Tipped workers in more than 40 states around the nation take home less than the $7.25 minimum wage from their employers, with customer tips making up the rest of their paychecks. Jayaraman, the author most recently of “One Fair Wage: Ending Subminimum Pay in America,” said this has to change.
The subminimum wage for tipped workers is a racist practice, Jayaraman said, which dates back to the time of the Emancipation Proclamation “when the restaurant lobby first demanded the right to hire newly freed slaves, not pay them anything at all, and have them live entirely on this newfangled concept that had come from Europe at the time called tipping.”
Essentially, the subminimum wage allows restaurant owners to outsource their payroll expenses to customers. And the tipping system isn’t some libertarian’s ideal free-market system in which the most efficient workers are tipped exactly what they’re worth. Women and people of color who work for tips always earn significantly “less than white, male tipped workers,” Jayaraman said, “because of the biases we all carry as customers. That got even worse during the pandemic.”
Employer justifications for the subminimum wage tend to fall apart under the slightest examination. The restaurant industry clearly doesn’t need to pay less than the minimum wage to survive because seven states around the country have eliminated the tipped minimum wage, requiring restaurant owners to pay their employees at least the state’s full minimum wage.

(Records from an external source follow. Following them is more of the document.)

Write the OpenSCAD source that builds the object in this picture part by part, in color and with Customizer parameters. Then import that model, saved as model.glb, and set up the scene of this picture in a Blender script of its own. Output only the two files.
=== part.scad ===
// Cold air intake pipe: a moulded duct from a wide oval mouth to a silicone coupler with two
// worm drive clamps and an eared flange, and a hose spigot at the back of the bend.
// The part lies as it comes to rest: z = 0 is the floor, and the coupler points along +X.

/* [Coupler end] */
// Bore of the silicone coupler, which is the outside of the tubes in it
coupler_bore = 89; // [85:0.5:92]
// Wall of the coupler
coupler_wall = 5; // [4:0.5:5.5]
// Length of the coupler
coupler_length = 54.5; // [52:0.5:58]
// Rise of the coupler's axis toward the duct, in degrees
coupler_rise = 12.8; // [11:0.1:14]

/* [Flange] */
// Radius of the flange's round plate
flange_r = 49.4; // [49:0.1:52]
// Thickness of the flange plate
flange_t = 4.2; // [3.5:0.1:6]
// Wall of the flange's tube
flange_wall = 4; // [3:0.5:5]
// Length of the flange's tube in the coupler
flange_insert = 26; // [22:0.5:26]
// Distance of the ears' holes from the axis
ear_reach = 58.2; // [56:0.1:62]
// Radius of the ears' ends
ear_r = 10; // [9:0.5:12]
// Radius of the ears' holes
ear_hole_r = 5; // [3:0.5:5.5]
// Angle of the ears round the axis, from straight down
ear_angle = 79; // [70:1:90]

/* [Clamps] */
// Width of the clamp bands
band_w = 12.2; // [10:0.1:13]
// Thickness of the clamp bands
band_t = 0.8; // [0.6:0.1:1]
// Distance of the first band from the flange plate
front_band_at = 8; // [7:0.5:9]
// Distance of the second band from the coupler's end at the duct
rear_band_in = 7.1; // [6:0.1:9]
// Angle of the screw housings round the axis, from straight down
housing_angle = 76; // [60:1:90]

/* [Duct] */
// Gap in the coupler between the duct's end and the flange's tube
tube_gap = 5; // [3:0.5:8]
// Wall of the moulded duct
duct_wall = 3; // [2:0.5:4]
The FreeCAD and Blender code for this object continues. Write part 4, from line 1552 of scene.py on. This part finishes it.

These states still have a wide variety of restaurants of all kinds.
This isn’t a partisan issue or a matter of more or less prosperous states, either: States with no tipped minimum wage include progressive hotbeds with large wealthy urban areas like California and Washington and red states with relatively low populations and huge rural expanses like Montana and Alaska.
Restaurant workers in these seven states have for years taken home more than the federal tipped minimum wage per hour with no negative effects on the restaurant industry. In fact, Denny’s CFO Robert Verostek told shareholders last year that the chain’s diners in California — which at the time had a $14 minimum wage and no tipped wage — “outperformed the system” with “six consecutive years of positive guest traffic — not just positive sales, but positive guest traffic — as the minimum wage was going up.”
The pandemic has worsened conditions for restaurant workers, and many of them have decided that the subminimum wage isn’t worth the hassle. Jayaraman serves as president for the nonprofit One Fair Wage, which last year surveyed 3,000 restaurant workers who left their jobs during the Great Resignation and found that 54% of respondents said they were abandoning the industry entirely.
Of those leaving restaurant work, “nearly eight in 10 say the only thing that would make them stay or come back is a full livable wage with tips on top,” Jayaraman said. Two bucks and a sprinkling of pocket change per hour isn’t enough to convince them to navigate the racism and sexual harassment that servers routinely face, in addition to all the problems that come with working a public-facing job during a pandemic.
“They are not having it. They’re not putting up with it anymore,” Jayaraman said.